═══ Collected data

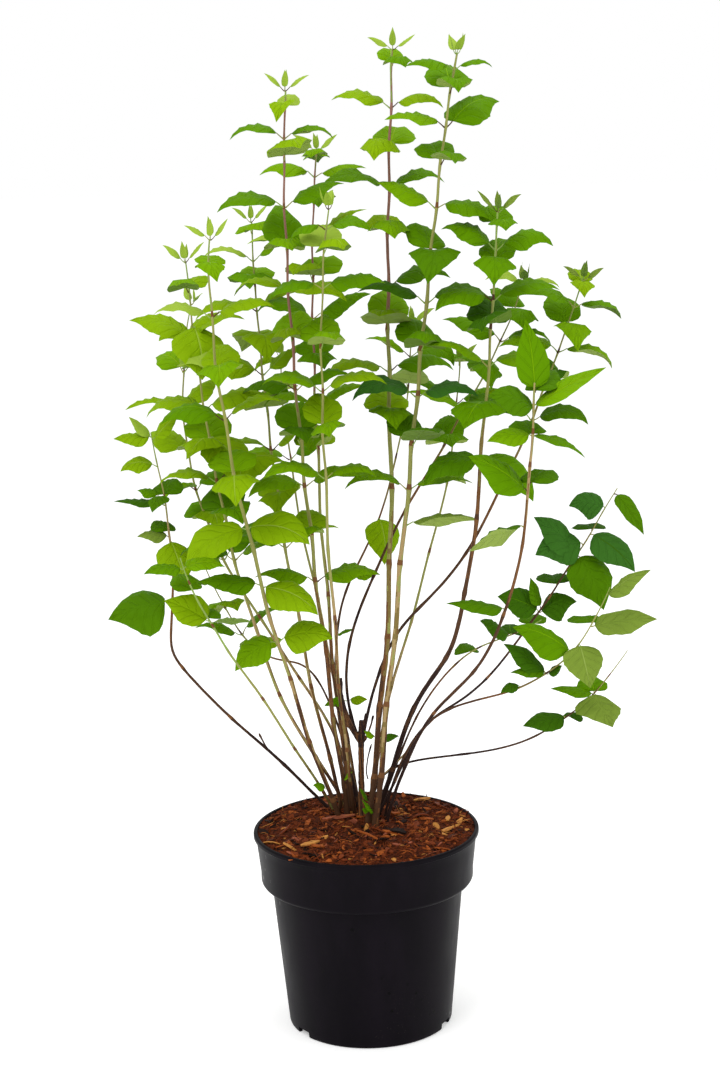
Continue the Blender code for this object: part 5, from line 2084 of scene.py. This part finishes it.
    def build(self) -> None:
        """Grow every shoot and make the pieces."""
        grown = {shoot.place: (shoot, Spine(shoot)) for shoot in self.shoots}
        for shoot, spine in grown.values():
            nodes = self.node_shares(shoot, spine)
            self.grow_stem(shoot, spine, nodes)
            if not shoot.sparse:
                self.grow_pairs(shoot, spine, nodes)
                self.grow_tip(shoot, spine)
        for leaf in LONE_LEAVES:
            self.hang(*grown[leaf.place], leaf.share, math.radians(leaf.bearing), leaf.length, leaf.broad,
                      math.radians(leaf.pitch), math.radians(leaf.droop), leaf.tint.slot,
                      face=math.radians(leaf.face), stalk=leaf.stalk)
        for twig in TWIGS:
            self.grow_twig(twig)
        settle(self.stems.build("stems", Bark.finishes()), "stem_bark", *(f"stem_{place}" for place in grown))
        settle(self.build_stalks(), "stem_bark")
        for name, slot in (("leaves_bright", "leaf_bright"), ("leaves_deep", "leaf_deep")):
            nodes = [f"foliage_{place}" for place in grown if self.piece_of(place) == name]
            settle(self.build_leaves(name), slot, *nodes)


# ---------------- studio


@dataclass
class Studio:
    """The floor, the soft lights and the camera."""

    focal: float = 68.54
    sensor: float = 36.0
    camera_place: tuple[float, float, float] = (0.0, -2.0032, 0.9014)
    dip: float = 0.1965  # how far the camera looks down, in radians
    lean: float = -0.0260  # how far it is rolled
    pan: float = 0.0007
    sky: float = 0.80
    floor_glow: float = 0.30
    floor_rough: float = 0.9
    floor_size: float = 60.0
    floor_drop: float = 0.0004  # how far it lies below the pot
    aim: tuple[float, float, float] = (0.0, 0.0, 0.5)  # what the lights face
    lights: tuple = (("key", (-1.3, -1.6, 2.4), 1.6, 27.0), ("fill", (1.7, -1.2, 1.5), 1.6, 8.0),
                     ("top", (0.2, 0.5, 2.6), 1.8, 18.0))  # name, place, size and power of each

    def add_camera(self) -> None:
        """Place the camera."""
        data = bpy.data.cameras.new("camera")
        data.sensor_fit = "VERTICAL"
        data.sensor_height = self.sensor
        data.lens = self.focal
        camera = link("camera", data)
        ahead = Vector((math.sin(self.pan) * math.cos(self.dip), math.cos(self.pan) * math.cos(self.dip),
                        -math.sin(self.dip)))
        right = Vector((math.cos(self.pan), -math.sin(self.pan), 0.0))
        above = right.cross(ahead)
        across = right * math.cos(self.lean) + above * math.sin(self.lean)
        upward = above * math.cos(self.lean) - right * math.sin(self.lean)
        turned = Matrix((across, upward, -ahead)).transposed().to_4x4()
        camera.matrix_world = Matrix.Translation(self.camera_place) @ turned
        bpy.context.scene.camera = camera

    def add_light(self, name: str, place: tuple[float, float, float], size: float, power: float) -> None:
        """Add a soft square light that faces the crown.

        Args:
            name: the light's name.
            place: where it stands.
            size: its side.
            power: its strength in watts.
        """
        data = bpy.data.lights.new(name, "AREA")
        data.size = size
        data.energy = power
        light = link(name, data)
        light.location = place
        light.rotation_euler = (Vector(self.aim) - Vector(place)).to_track_quat("-Z", "Y").to_euler()

    def add_floor(self) -> None:
        """Lay a wide pale floor."""
        clear_selection()
        bpy.ops.mesh.primitive_plane_add(size=self.floor_size, location=(0.0, 0.0, -self.floor_drop))
        floor = new_part("floor")
        material = bpy.data.materials.new("floor_pale")
        material.use_nodes = True
        Graph(material.node_tree).feed(material.node_tree.nodes["Principled BSDF"], {
            "Base Color": (*FLOOR_COLOUR, 1.0), "Roughness": self.floor_rough, "Specular IOR Level": 0.0,
            "Emission Color": WHITE, "Emission Strength": self.floor_glow})
        floor.data.materials.append(material)

    def light_world(self) -> None:
        """Give a white backdrop, and a softer even light from all round."""
        world = bpy.data.worlds.new("studio")
        world.use_nodes = True
        bpy.context.scene.world = world
        graph = Graph(world.node_tree)
        even = world.node_tree.nodes["Background"]
        graph.feed(even, {"Color": WHITE, "Strength": self.sky})
        seen = graph.node("Background", {"Color": WHITE})
        mix = graph.node("MixShader", {0: graph.node("LightPath").outputs["Is Camera Ray"], 1: even.outputs[0],
                                       2: seen.outputs[0]})
        graph.feed(world.node_tree.nodes["World Output"], {"Surface": mix.outputs[0]})

    def build(self) -> None:
        """Set up the studio."""
        self.add_camera()
        self.add_floor()
        self.light_world()
        for light in self.lights:
            self.add_light(*light)
        bpy.context.scene.view_settings.view_transform = "Standard"


def main() -> None:
    """Build every sub-assembly in order."""
    logging.basicConfig(level=logging.INFO, format="%(message)s")
    Studio().build()
    pot = Pot()
    pot.build()
    Fill(pot).build()
    OldWood().build()
    Crown().build()


if __name__ == "__main__":
    main()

══════

**Stated problem:** Determine the number of lines in the data that contain "finishes" as a word or string, and state only that number.

**Task result:** 2